Output a verbatim copy of the data, cut off after the line that contains "# Checks and files".
-----
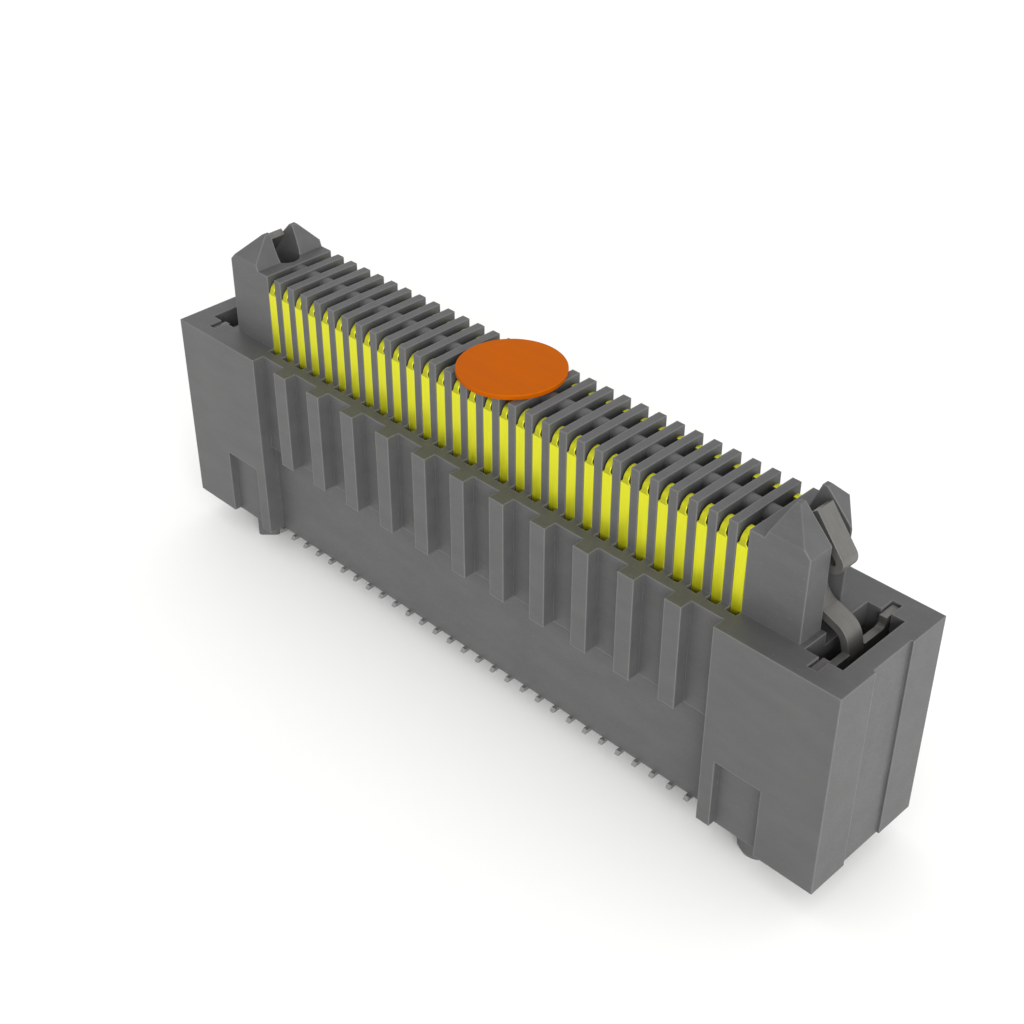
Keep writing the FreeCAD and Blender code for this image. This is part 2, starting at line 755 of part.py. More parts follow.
def make_mirrored_latch(doc, latch):
    other = doc.addObject("Part::Mirroring", "latch_left")
    other.Source = latch
    other.Normal = FreeCAD.Vector(1, 0, 0)
    return other


# Film for picking up


def make_film(doc, part):
    film = doc.addObject("Part::Cylinder", "pickup_pad")
    film.setExpression("Radius", (part.film_diameter / 2).text)
    film.setExpression("Height", part.film_thickness.text)
    film.setExpression("Placement.Base.z", part.tongue_top.text)
    return film


# Checks and files


def check(doc, pieces):
    """Stops the build where a feature has failed or cuts nothing, or a piece isn't sound."""
    for item in doc.Objects:
        if "Invalid" in item.State or "Error" in item.State:
            raise RuntimeError("%s failed: %s" % (item.Label, item.State))
        if item.isDerivedFrom("Sketcher::SketchObject") and item.solve() != 0:
            raise RuntimeError(item.Label + " isn't solved")
        if item.isDerivedFrom("Part::Feature") and item.Shape.isNull():
            raise RuntimeError(item.Label + " is empty")
        if item.TypeId == "PartDesign::Pocket":
            if item.Shape.Volume >= item.BaseFeature.Shape.Volume:
                raise RuntimeError(item.Label + " cuts nothing")
    for piece in pieces:
        if not piece.Shape.isValid():
            raise RuntimeError(piece.Label + " isn't a sound solid")


def main():
    doc = FreeCAD.newDocument("connector")
    part = make_sheet(doc)
    add_shared_places(part)
    housing = make_housing(doc, part)
    front = make_contact(doc, part)
    pairs = make_contact_pairs(doc, part, front)
    latch = make_latch(doc, part)
    other_latch = make_mirrored_latch(doc, latch)
    film = make_film(doc, part)
    doc.recompute()
    pieces = [housing, latch, other_latch, film] + pairs
    check(doc, pieces)
    os.makedirs("parts", exist_ok=True)
    for piece in pieces:
        piece.Shape.exportStep("parts/%s.step" % piece.Label)
        print(piece.Label, len(piece.Shape.Solids), "solids", round(piece.Shape.Volume, 3), "mm3")


main()
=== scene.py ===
import math

import bmesh
import bpy
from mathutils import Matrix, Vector


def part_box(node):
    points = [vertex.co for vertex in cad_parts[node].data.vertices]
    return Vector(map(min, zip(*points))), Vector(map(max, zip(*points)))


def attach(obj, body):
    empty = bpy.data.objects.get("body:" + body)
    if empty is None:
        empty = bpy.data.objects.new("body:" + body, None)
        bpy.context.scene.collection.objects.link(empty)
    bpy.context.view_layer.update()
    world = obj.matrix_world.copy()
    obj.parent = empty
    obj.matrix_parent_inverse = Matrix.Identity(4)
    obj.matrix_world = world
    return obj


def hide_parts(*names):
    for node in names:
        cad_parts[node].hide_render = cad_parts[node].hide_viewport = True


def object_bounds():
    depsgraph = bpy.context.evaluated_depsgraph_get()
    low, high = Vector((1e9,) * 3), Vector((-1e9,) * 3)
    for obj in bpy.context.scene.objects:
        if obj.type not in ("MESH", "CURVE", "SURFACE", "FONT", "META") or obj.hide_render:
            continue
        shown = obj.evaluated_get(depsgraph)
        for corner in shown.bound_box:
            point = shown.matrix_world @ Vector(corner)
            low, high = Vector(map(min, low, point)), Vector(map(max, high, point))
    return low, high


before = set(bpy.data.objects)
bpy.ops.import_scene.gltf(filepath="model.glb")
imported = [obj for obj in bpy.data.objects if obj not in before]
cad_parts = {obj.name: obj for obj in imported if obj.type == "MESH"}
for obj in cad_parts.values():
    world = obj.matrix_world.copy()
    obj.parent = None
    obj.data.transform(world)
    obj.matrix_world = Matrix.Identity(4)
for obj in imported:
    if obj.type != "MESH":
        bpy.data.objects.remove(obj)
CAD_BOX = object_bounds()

# Looks for a board to board connector. The housing and the latches keep their packed
# shapes and get their finishes here. The contacts are bent up again as fine strips with
# round bends and coined edges, and the pick-up film gets its rounded rim.
# Lengths are in metres: MM turns a length in millimetres into one.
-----
__Answer to the exercise__.
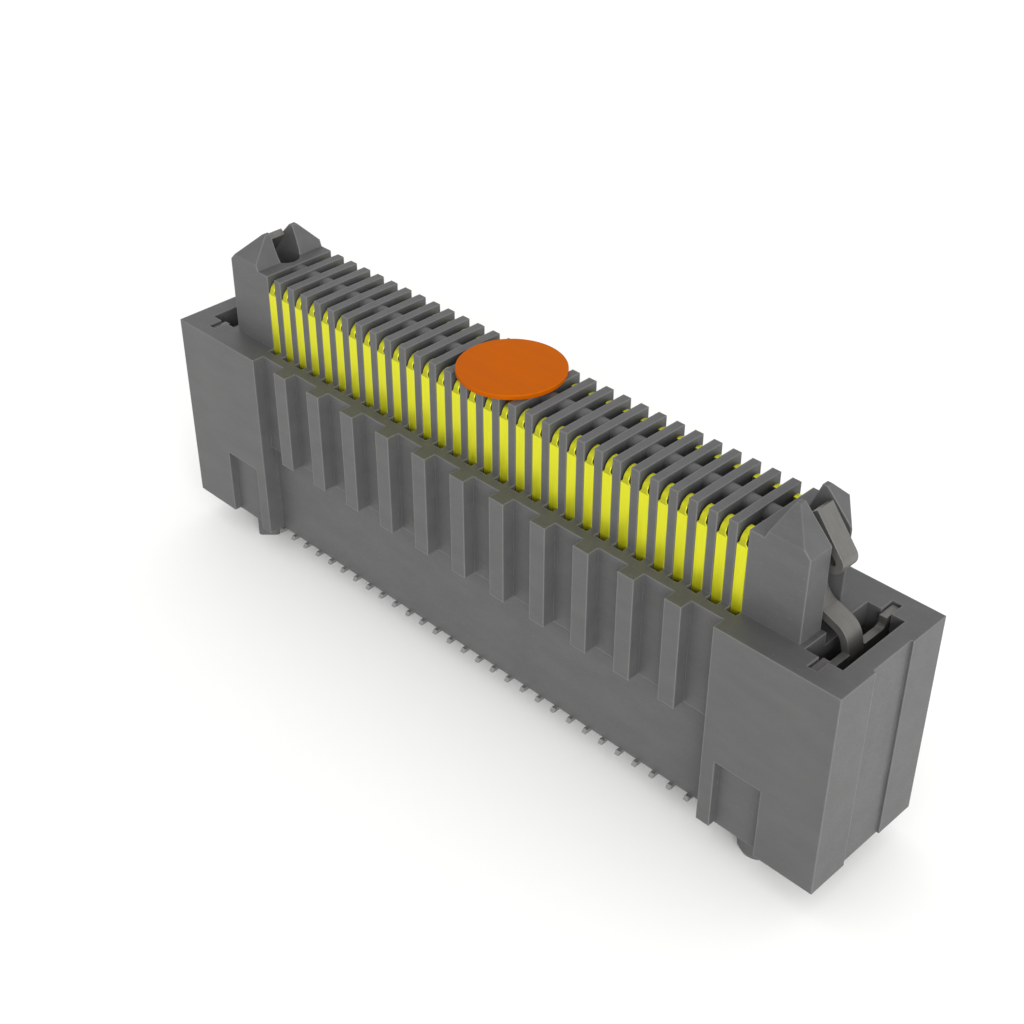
Keep writing the FreeCAD and Blender code for this image. This is part 2, starting at line 755 of part.py. More parts follow.
def make_mirrored_latch(doc, latch):
    other = doc.addObject("Part::Mirroring", "latch_left")
    other.Source = latch
    other.Normal = FreeCAD.Vector(1, 0, 0)
    return other


# Film for picking up


def make_film(doc, part):
    film = doc.addObject("Part::Cylinder", "pickup_pad")
    film.setExpression("Radius", (part.film_diameter / 2).text)
    film.setExpression("Height", part.film_thickness.text)
    film.setExpression("Placement.Base.z", part.tongue_top.text)
    return film


# Checks and files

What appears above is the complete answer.